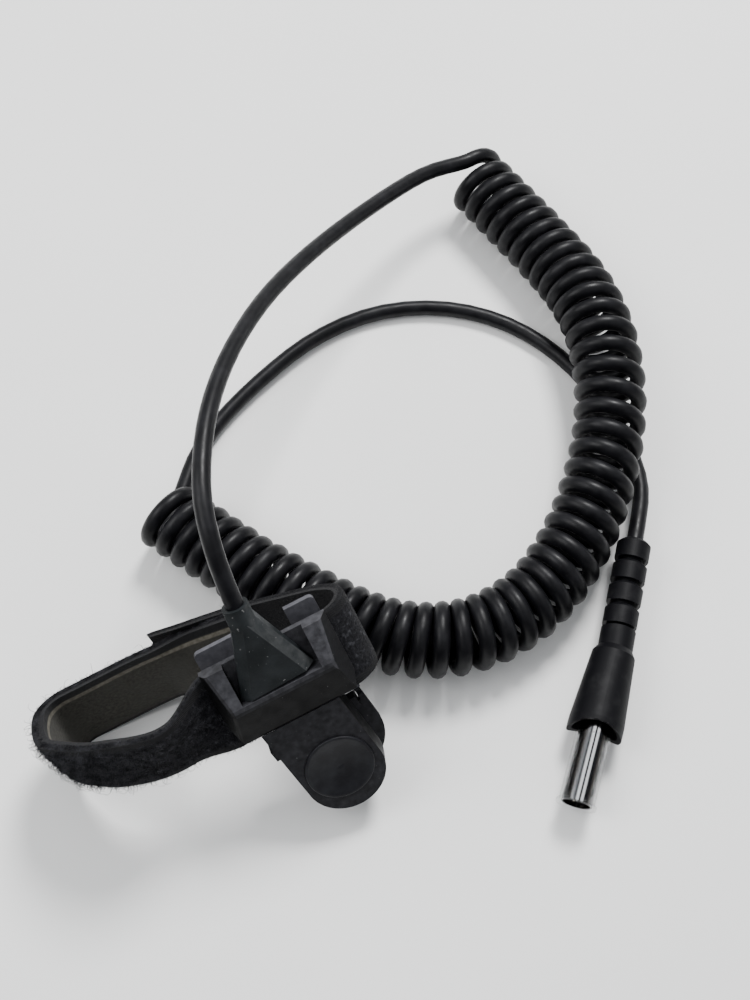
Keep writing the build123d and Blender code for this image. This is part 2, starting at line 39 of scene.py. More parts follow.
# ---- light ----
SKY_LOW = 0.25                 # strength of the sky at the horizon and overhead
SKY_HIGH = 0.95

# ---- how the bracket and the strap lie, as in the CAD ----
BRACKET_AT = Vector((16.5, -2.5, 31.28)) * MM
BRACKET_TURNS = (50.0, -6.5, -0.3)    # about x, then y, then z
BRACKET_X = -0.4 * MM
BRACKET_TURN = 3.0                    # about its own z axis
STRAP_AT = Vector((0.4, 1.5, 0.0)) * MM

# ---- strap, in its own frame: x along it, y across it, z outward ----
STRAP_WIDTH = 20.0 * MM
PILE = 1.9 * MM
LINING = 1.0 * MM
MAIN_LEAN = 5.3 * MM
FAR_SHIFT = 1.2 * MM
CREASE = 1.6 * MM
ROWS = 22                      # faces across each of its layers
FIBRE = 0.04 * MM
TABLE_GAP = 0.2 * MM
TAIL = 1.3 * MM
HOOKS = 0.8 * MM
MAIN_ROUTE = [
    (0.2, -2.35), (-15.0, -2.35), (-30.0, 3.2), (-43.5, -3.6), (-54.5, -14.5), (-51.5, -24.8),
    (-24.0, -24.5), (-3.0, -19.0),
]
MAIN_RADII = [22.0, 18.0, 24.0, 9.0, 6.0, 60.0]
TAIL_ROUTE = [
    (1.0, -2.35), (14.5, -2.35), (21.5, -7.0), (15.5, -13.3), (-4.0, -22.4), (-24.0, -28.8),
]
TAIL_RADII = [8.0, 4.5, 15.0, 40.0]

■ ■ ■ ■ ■

» **TASK DIRECTIONS**: From the first line of the data through the line with "SKY_HIGH = 0.95", quote each line exactly and add nothing else.

» **ANSWER TO THIS EXERCISE**:
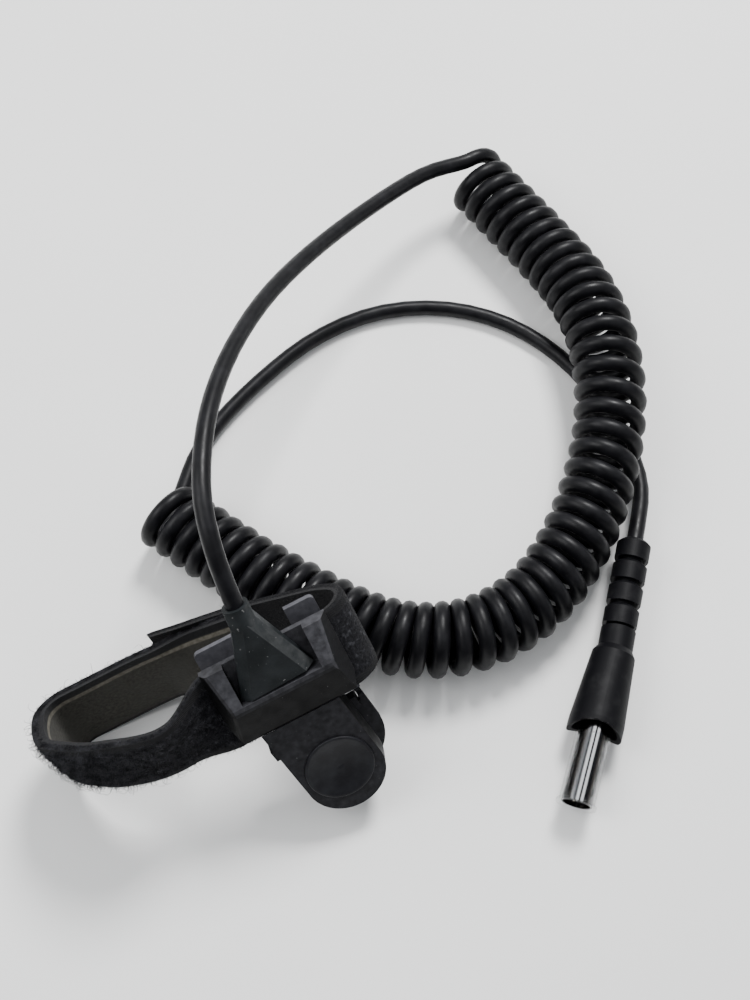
Keep writing the build123d and Blender code for this image. This is part 2, starting at line 39 of scene.py. More parts follow.
# ---- light ----
SKY_LOW = 0.25                 # strength of the sky at the horizon and overhead
SKY_HIGH = 0.95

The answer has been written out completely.